GIVEN DATA start

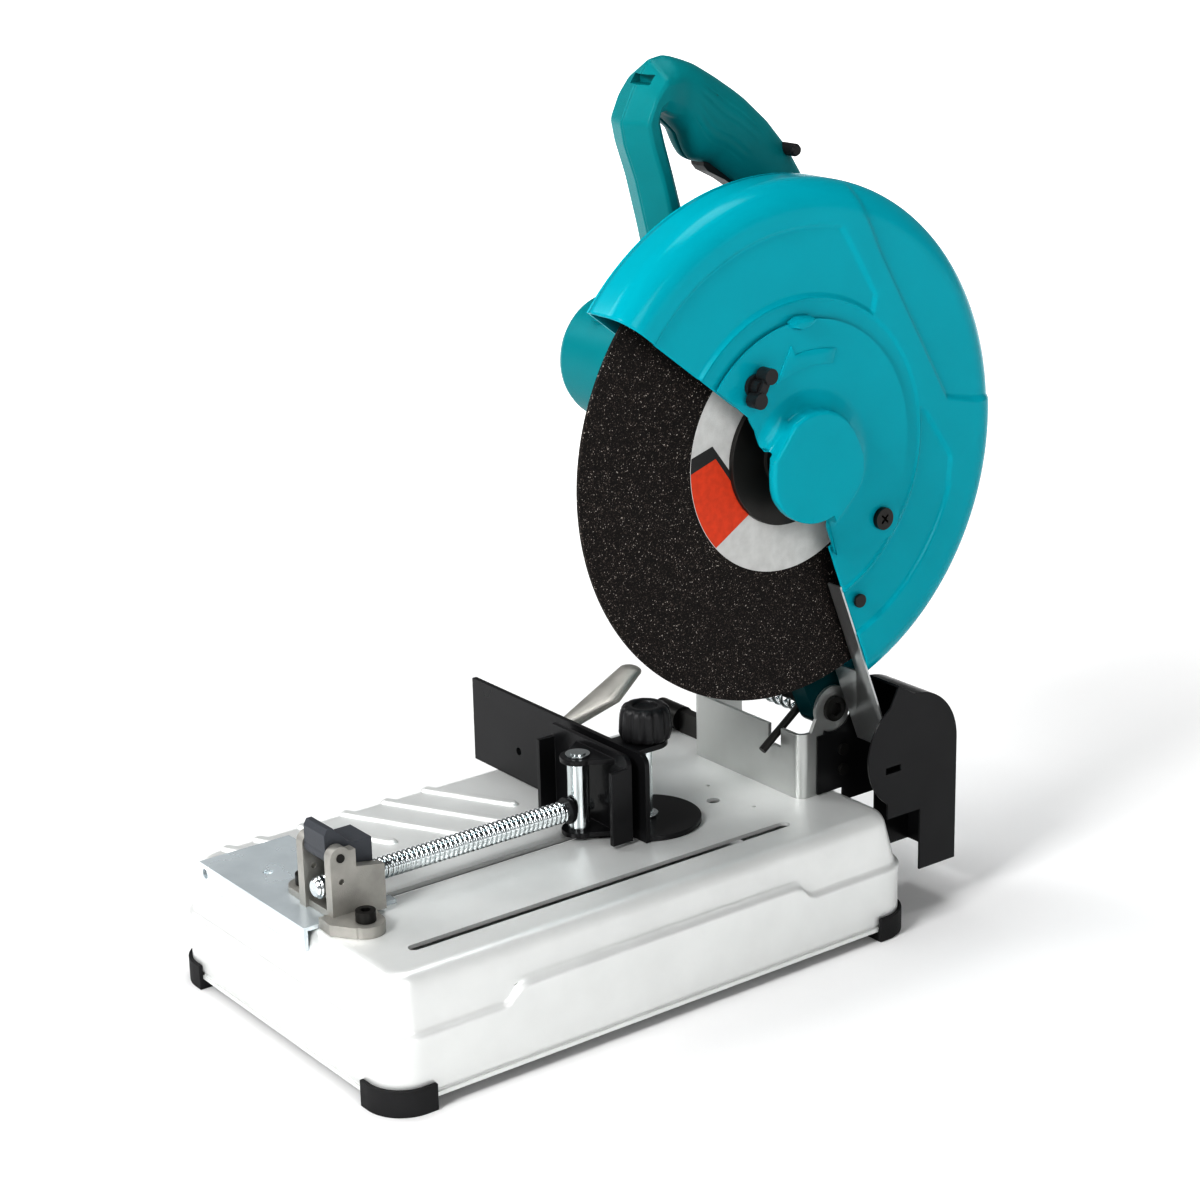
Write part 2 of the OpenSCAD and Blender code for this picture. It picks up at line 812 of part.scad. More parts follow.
open_from = 142;
open_to = 291;
module guard_opening(x0, x1) {
    along_x(x0, x1) polygon([spindle_c, spindle_c + 400 * [cos(open_from), sin(open_from)],
        spindle_c + 700 * [cos(216), sin(216)], spindle_c + 400 * [cos(open_to), sin(open_to)]]);
}

module guard_profile(r, depth, round) {
    square([r - round, depth]);
    square([r, depth - round]);
    translate([r - round, depth - round]) circle(round);
}

module wheel_guard() {
    depth = guard_face_x - guard_back_x - 2;
    color("#00a6b6") difference() {
        turned_x(guard_back_x + 2, spindle_c) guard_profile(guard_r, depth, 14);
        turned_x(guard_back_x + 1, spindle_c) guard_profile(guard_r - sheet, depth + 1 - sheet, 13);
        guard_opening(guard_back_x - 5, guard_face_x + 5);
        // opening behind the centre cover
        xcyl(guard_face_x - 5, guard_face_x + 5, spindle_c, 74);
        xcyl(guard_face_x - 9, guard_face_x + 5, cover_pin, 3);
        xcyl(guard_face_x - 9, guard_face_x + 5, wing, 3);
        // pressed groove over the upper front
        intersection() {
            xring(guard_face_x - 0.7, guard_face_x + 1, spindle_c, 161, 158);
            along_x(100, 130) polygon([spindle_c, spindle_c + 400 * [cos(76), sin(76)],
                spindle_c + 500 * [cos(110), sin(110)], spindle_c + 400 * [cos(143), sin(143)]]);
        }
    }
}

module guard_back_plate() {
    color("#009fae") difference() {
        union() {
            difference() {
                xcyl(guard_back_x, guard_back_x + 2, spindle_c, guard_r);
                guard_opening(guard_back_x - 5, guard_back_x + 5);
            }
            xcyl(guard_back_x, guard_back_x + 2, spindle_c, 60);
        }
        xcyl(70, 90, spindle_c, 14);
        driven_mount() xcyl(70, 90, [0, 0], 2.5);
    }
}

module guard_screws() {
    color("#262626") {
        driven_mount() {
            xcyl(71, guard_back_x + 3, [0, 0], 2.5);
            xcyl(guard_back_x + 2, guard_back_x + 5, [0, 0], 4.5);
        }
        xcyl(guard_face_x, guard_face_x + 2.5, [195, 259], 5);
    }
}

// Plate along the guard's lower edge, with a flap that turns sparks down into the catcher
module spark_plate() {
    toward = [cos(open_to), sin(open_to)];
    off = 1.6 * [toward[1], -toward[0]];
    color("#a9adac") {
        spark_strip(103, spindle_c + 108 * toward, spindle_c + 189 * toward, off);
        spark_strip(guard_back_x + 2, spindle_c + 186 * toward, spindle_c + 256 * toward, off);
    }
}
module spark_strip(x0, from, to, off) {
    along_x(x0, guard_face_x - sheet) polygon([from, to, to + off, from + off]);
}

// ---- centre cover ----

module boss_outline(grow) {
    translate(spindle_c) circle(44 + grow);
    polygon([[101 - grow, 392 + grow], [118 - grow, 410 + grow], [130, 416 + grow], [142, 417 + grow],
        [142, 326 - grow], [115 - grow, 335 - grow], [101 - grow, 360]]);
}

module center_cover() {
    low = guard_face_x + gap;
    color("#00abb8") difference() {
        union() {
            difference() {
                xcyl(low, low + sheet, spindle_c, cover_r);
                guard_opening(100, 140);
                along_x(100, 140) polygon([[150, 301], [245, 294], [245, 250], [150, 250]]);
            }
            xcyl(low, low + sheet, cover_pin, 15);
            along_x(low, low + 15) boss_outline(0);
            along_x(low + 15 - e, low + 17.2) boss_outline(-2.2);
            // lifting lug
            along_x(low, low + 11) translate([130, 466]) square([14, 5]);
        }
        along_x(low - 1, low + 15) boss_outline(-2);
        xcyl(100, 130, cover_pin, 3.6 + fit);
        // open notch round the wing bolt
        translate([0, wing[0], wing[1]]) rotate([46, 0, 0]) along_x(110, 125) {
            circle(4.5);
            translate([-40, -4.5]) square([40, 9]);
        }
    }
}

module cover_pivot_screw() {
    low = guard_face_x - sheet;
    color("#242424") difference() {
        union() {
            xcyl(low - 5, guard_face_x + 3, cover_pin, 3);
            xcyl(guard_face_x - e, guard_face_x + sheet + 2 * gap, cover_pin, 3.6);
            xcyl(guard_face_x + sheet + 2 * gap, guard_face_x + 6, cover_pin, 8);
        }
        for (a = [45, 135]) translate([guard_face_x + 5, cover_pin[0], cover_pin[1]]) rotate([a, 0, 0])
            cube([4, 1.4, 8], center = true);
    }
}

module wing_bolt() {
    low = guard_face_x + sheet + 2 * gap;
    color("#1b1a19") {
        xcyl(guard_face_x - 7, low + 1, wing, 3 - fit);
        xcyl(low, low + 3, wing, 8);
        xcyl(low, low + 9, wing, 5.5);
        for (s = [60, 240]) translate([low + 7, wing[0], wing[1]]) rotate([s, 0, 0]) {
            translate([0, 9, 0]) rotate([0, 90, 0]) translate([0, 0, -3.5]) cylinder(h = 10, r = 5.5);
            translate([-3.5, 0, -3]) cube([8, 9, 6]);
        }
    }
}

// ---- handle ----

grip_half = 22;
// Rounds an outline by cutting each corner at a quarter of its sides
function cut_corners(p) = [for (i = [0:len(p) - 1]) let(a = p[i], b = p[(i + 1) % len(p)])
    each [0.75 * a + 0.25 * b, 0.25 * a + 0.75 * b]];
module grip_outline() {
    difference() {
        polygon(cut_corners(cut_corners([[108, 430], [93, 506], [83, 548], [68, 588], [70, 604], [86, 636],
            [97, 646], [114, 642], [149, 624], [181, 602], [203, 582], [221, 556], [232, 526],
            [234, 496], [224, 468], [200, 446], [150, 420]])));
        polygon(cut_corners(cut_corners([[125, 430], [113, 510], [104, 548], [92, 588], [86, 606],
            [95, 606], [108, 594], [121, 584], [121, 571], [161, 549], [188, 530], [202, 510],
            [202, 494], [192, 480], [172, 464], [140, 440]])));
        translate(motor) circle(motor_r);
    }
}

// Space inside the grip for the switch and trigger
module grip_pocket() {
    along_x(6, 24) polygon([[129, 558], [129, 590], [150, 596], [190, 576], [186, 548], [172, 532],
        [150, 538]]);
}

module handle_half(x0, x1, skin) {
    difference() {
        union() {
            along_x(x0, x1) grip_outline();
            // thinner outer layer for the stepped edge
            along_x(skin[0], skin[1]) intersection() {
                translate([0, 1.5]) grip_outline();
                translate([0, -1.5]) grip_outline();
            }
        }
        grip_pocket();
        for (p = grip_screws) {
            xcyl(-10, 32, p, 2.2);
            xcyl(-10, -3, p, 4.2);
        }
        xcyl(18, 60, button_at, button_r + fit);
        ycyl(224, 250, [grip_x, gland_z], 7.5);
    }
}

grip_screws = [[138, 612], [86, 606], [212, 520], [109, 478], [199, 462]];
trigger_pin = [176, 556];
button_at = [203, 570];
button_r = 4.5;
gland_z = 492;
module handle_right() {
    far = grip_x + grip_half;
    color("#178890") handle_half(grip_x, far - 3, [far - 3 - e, far]);
}
module handle_left() {
    far = grip_x - grip_half;
    color("#178890") handle_half(far + 3, grip_x, [far, far + 3 + e]);
}

module handle_screws() {
    color("#262626") for (p = grip_screws) {
        xcyl(-4, 32, p, 2.2);
        xcyl(-5.5, -3, p, 4.2);
    }
}

module trigger() {
    color("#161616") difference() {
        along_x(8, 22) {
            translate(trigger_pin) circle(5);
            polygon([[133, 574], [134.5, 564.5], [138, 560.5], [153, 553], [166, 544.5], [178, 551],
                [176, 561], [150, 574], [138, 577]]);
        }
        xcyl(0, 30, trigger_pin, 2.5 + fit);
    }
}

module switch_body() {
    color("#3d3d3d") {
        along_x(6, 24) polygon([[150, 596], [188, 574], [185, 569], [147, 589]]);
        xcyl(6, 24, trigger_pin, 2.5);
    }
}

module lock_button() {
    color("#171717") {
        xcyl(26, 40, button_at, button_r);
        xcyl(40 - e, 41.5, button_at, button_r - 0.8);
    }
}

module cord_gland() {
    color("#191919") difference() {
        union() {
            ycyl(224, 244, [grip_x, gland_z], 7.5);
            ycyl(235, 239, [grip_x, gland_z], 10);
        }
        ycyl(236, 250, [grip_x, gland_z], 4.5);
    }
}

// ---- show ----

base_shell();
foot_front_right();
foot_front_left();
foot_rear_right();
foot_rear_left();
hinge_bracket();
pivot_shaft();
pivot_nut();
return_spring();
spark_guard();
spark_guard_screws();
vise_base_plate();
vise_bracket();
vise_bracket_bolts();
flip_nut_pin();
socket_wrench();
guide_plate();
clamp_knob();
clamp_screw();
lock_lever();
lock_lever_stud();
vise_post();
vise_screw();
screw_collar();
vise_plate();
flip_nut();
stop_lever();
gear_housing();
gear_cover();
motor_housing();
brush_caps();
carbon_brushes();
stator_core();
motor_bearings();
spindle_bearings();
armature_shaft();
armature_core();
commutator();
cooling_fan();
spindle();
driven_gear();
inner_flange();
cutting_wheel();
outer_flange();
arbor_bolt();
wheel_guard();
guard_back_plate();
guard_screws();
spark_plate();
center_cover();
cover_pivot_screw();
wing_bolt();
shaft_lock();
handle_left();
handle_right();
handle_screws();
trigger();
switch_body();
lock_button();
cord_gland();
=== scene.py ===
import bpy, bmesh, json, math
import numpy as np
from mathutils import Matrix, Vector

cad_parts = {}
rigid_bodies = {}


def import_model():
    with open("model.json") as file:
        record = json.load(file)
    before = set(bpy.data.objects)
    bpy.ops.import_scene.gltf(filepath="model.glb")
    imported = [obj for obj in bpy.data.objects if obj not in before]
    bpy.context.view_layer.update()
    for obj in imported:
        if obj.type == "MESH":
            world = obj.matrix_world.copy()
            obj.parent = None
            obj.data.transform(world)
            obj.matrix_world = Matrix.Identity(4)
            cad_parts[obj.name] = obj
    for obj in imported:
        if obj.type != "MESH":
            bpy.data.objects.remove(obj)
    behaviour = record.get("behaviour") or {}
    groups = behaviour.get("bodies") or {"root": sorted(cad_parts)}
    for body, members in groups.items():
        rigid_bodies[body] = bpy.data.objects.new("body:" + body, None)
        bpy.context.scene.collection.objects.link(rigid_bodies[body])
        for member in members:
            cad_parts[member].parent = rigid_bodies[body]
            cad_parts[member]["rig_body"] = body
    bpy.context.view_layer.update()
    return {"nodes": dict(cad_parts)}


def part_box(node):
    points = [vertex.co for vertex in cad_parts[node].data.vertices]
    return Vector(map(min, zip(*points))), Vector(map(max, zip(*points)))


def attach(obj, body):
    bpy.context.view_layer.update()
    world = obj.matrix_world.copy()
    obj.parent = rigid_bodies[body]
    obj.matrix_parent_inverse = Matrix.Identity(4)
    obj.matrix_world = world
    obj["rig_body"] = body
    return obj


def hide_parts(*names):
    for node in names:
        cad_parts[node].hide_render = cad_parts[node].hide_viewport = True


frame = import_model()
nodes = frame["nodes"]

# places that several sections share, in millimetres
hub = (141.0, 373.0)  # the wheel's axis, as (y, z)
table_z = 94.0
guard_r = 191.0
guard_face_x = 118.0
cover_x = guard_face_x + 1.9  # outer face of the centre cover's disc
boss_x = 135.5  # outer face of the boss over the wheel's bolt
label_x = 99.5  # right side of the wheel, where its paper label lies
grip_x = 15.0  # parting plane of the handle

# ---- pressed base ----
# One deep drawing in sheet steel: a lip at the floor, a bead round the wall that steps up along the
# wheel side, a drafted wall and a table with slanting grip ribs and two slots.
# Sprayed with silver enamel, which is slightly grainy.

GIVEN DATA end

◆ **PROMPT**
Exactly the lines from the line with "guard_back_plate();" to the line with "for node in", both included, are to be extracted, and no others.

◆ **WRITTEN ANSWER**
guard_back_plate();
guard_screws();
spark_plate();
center_cover();
cover_pivot_screw();
wing_bolt();
shaft_lock();
handle_left();
handle_right();
handle_screws();
trigger();
switch_body();
lock_button();
cord_gland();
=== scene.py ===
import bpy, bmesh, json, math
import numpy as np
from mathutils import Matrix, Vector

cad_parts = {}
rigid_bodies = {}


def import_model():
    with open("model.json") as file:
        record = json.load(file)
    before = set(bpy.data.objects)
    bpy.ops.import_scene.gltf(filepath="model.glb")
    imported = [obj for obj in bpy.data.objects if obj not in before]
    bpy.context.view_layer.update()
    for obj in imported:
        if obj.type == "MESH":
            world = obj.matrix_world.copy()
            obj.parent = None
            obj.data.transform(world)
            obj.matrix_world = Matrix.Identity(4)
            cad_parts[obj.name] = obj
    for obj in imported:
        if obj.type != "MESH":
            bpy.data.objects.remove(obj)
    behaviour = record.get("behaviour") or {}
    groups = behaviour.get("bodies") or {"root": sorted(cad_parts)}
    for body, members in groups.items():
        rigid_bodies[body] = bpy.data.objects.new("body:" + body, None)
        bpy.context.scene.collection.objects.link(rigid_bodies[body])
        for member in members:
            cad_parts[member].parent = rigid_bodies[body]
            cad_parts[member]["rig_body"] = body
    bpy.context.view_layer.update()
    return {"nodes": dict(cad_parts)}


def part_box(node):
    points = [vertex.co for vertex in cad_parts[node].data.vertices]
    return Vector(map(min, zip(*points))), Vector(map(max, zip(*points)))


def attach(obj, body):
    bpy.context.view_layer.update()
    world = obj.matrix_world.copy()
    obj.parent = rigid_bodies[body]
    obj.matrix_parent_inverse = Matrix.Identity(4)
    obj.matrix_world = world
    obj["rig_body"] = body
    return obj


def hide_parts(*names):
    for node in names:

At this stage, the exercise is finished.